From: Andrea Arcangeli <aarcange@redhat.com>
To: Andrew Morton <akpm@linux-foundation.org>,
linux-kernel@vger.kernel.org, linux-mm@kvack.org,
qemu-devel@nongnu.org, kvm@vger.kernel.org,
linux-api@vger.kernel.org
Cc: Pavel Emelyanov <xemul@parallels.com>,
Sanidhya Kashyap <sanidhya.gatech@gmail.com>,
zhang.zhanghailiang@huawei.com,
Linus Torvalds <torvalds@linux-foundation.org>,
"Kirill A. Shutemov" <kirill@shutemov.name>,
Andres Lagar-Cavilla <andreslc@google.com>,
Dave Hansen <dave.hansen@intel.com>,
Paolo Bonzini <pbonzini@redhat.com>,
Rik van Riel <riel@redhat.com>, Mel Gorman <mgorman@suse.de>,
Andy Lutomirski <luto@amacapital.net>,
Hugh Dickins <hughd@google.com>,
Peter Feiner <pfeiner@google.com>,
"Dr. David Alan Gilbert" <dgilbert@redhat.com>,
Johannes Weiner <hannes@cmpxchg.org>,
"Huangpeng (Peter)" <peter.huangpeng@huawei.com>
Subject: [PATCH 15/23] userfaultfd: optimize read() and poll() to be O(1)

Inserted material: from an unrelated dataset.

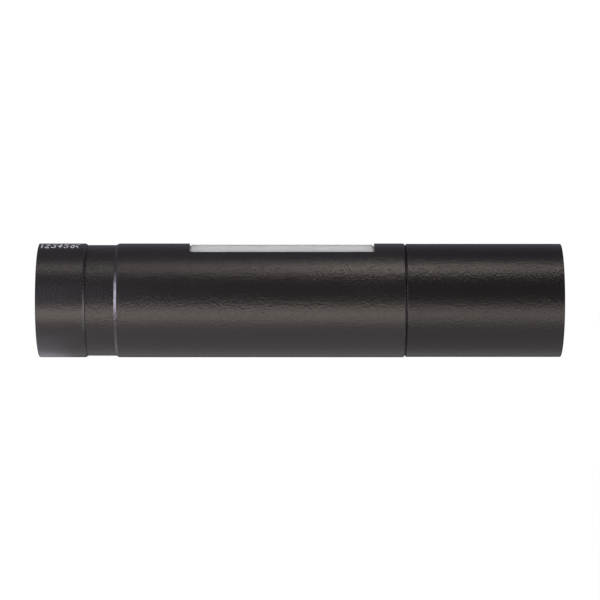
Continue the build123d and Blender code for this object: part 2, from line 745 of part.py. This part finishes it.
# ================================================================ button group
R_DISH = (4.4**2 + 0.3**2) / 0.6          # thumb dish in the button's face
DISH = 74.95 + R_DISH
with BuildPart() as tail_button:
    with BuildSketch(Plane.XY):
        with BuildLine():
            Polyline(
                (71.9, 0), (71.9, 8.8), (72.1, 9.0), (73.6, 9.0), (73.8, 8.8), (73.8, 6.52), (74.35, 6.52), (74.35, 5.85),
                (75.0, 5.85), (75.0, 6.1), (75.25, 5.85), (75.25, 4.4),
            )
            ThreePointArc((75.25, 4.4), (DISH - sqrt(R_DISH**2 - 2.2**2), 2.2), (74.95, 0))
            Line((74.95, 0), (71.9, 0))
        make_face()
    revolve(axis=Axis.X)
save(tail_button, "tail_button")

with BuildPart() as button_o_ring:
    with BuildSketch(Plane.XY):
        with Locations((74.67, 6.2)):
            Circle(0.31)
    revolve(axis=Axis.X)
save(button_o_ring, "button_o_ring")

with BuildPart() as switch_plunger:
    with BuildSketch(Plane.YZ.offset(69.0)):
        Circle(1.72)
    extrude(amount=2.9)
save(switch_plunger, "switch_plunger")

with BuildPart() as button_spring:
    with BuildLine() as coil:
        Helix(pitch=1.25, height=3.76, radius=7.9, direction=(1, 0, 0), center=(67.4 + 0.36, 0, 0))
    with BuildSketch(Plane(origin=coil.line @ 0, z_dir=coil.line % 0)):
        Circle(0.3)
    sweep(path=coil.line, is_frenet=True)
save(button_spring, "button_spring")
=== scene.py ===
import json
import math
import bpy
import bmesh
from mathutils import Matrix, Vector


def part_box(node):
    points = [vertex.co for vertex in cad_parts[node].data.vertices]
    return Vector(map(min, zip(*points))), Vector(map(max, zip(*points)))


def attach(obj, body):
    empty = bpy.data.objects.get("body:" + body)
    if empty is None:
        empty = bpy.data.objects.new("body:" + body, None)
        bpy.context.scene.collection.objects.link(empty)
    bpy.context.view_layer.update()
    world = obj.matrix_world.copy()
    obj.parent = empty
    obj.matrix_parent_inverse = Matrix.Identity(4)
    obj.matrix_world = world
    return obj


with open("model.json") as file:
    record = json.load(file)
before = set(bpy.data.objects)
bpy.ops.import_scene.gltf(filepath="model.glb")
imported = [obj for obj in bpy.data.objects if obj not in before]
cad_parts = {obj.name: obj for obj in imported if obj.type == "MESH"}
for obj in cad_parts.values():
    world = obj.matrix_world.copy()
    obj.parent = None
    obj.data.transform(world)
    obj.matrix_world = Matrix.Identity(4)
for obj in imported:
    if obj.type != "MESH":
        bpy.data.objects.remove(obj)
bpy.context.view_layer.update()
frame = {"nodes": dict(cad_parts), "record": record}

SC = bpy.context.scene
R = 0.0165                      # outside radius of the barrel, metres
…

Date: Thu, 14 May 2015 19:31:12 +0200 [thread overview]
Message-ID: <1431624680-20153-16-git-send-email-aarcange@redhat.com> (raw)
In-Reply-To: <1431624680-20153-1-git-send-email-aarcange@redhat.com>
This makes read O(1) and poll that was already O(1) becomes lockless.
Signed-off-by: Andrea Arcangeli <aarcange@redhat.com>
---
fs/userfaultfd.c | 172 +++++++++++++++++++++++++++++++------------------------
1 file changed, 98 insertions(+), 74 deletions(-)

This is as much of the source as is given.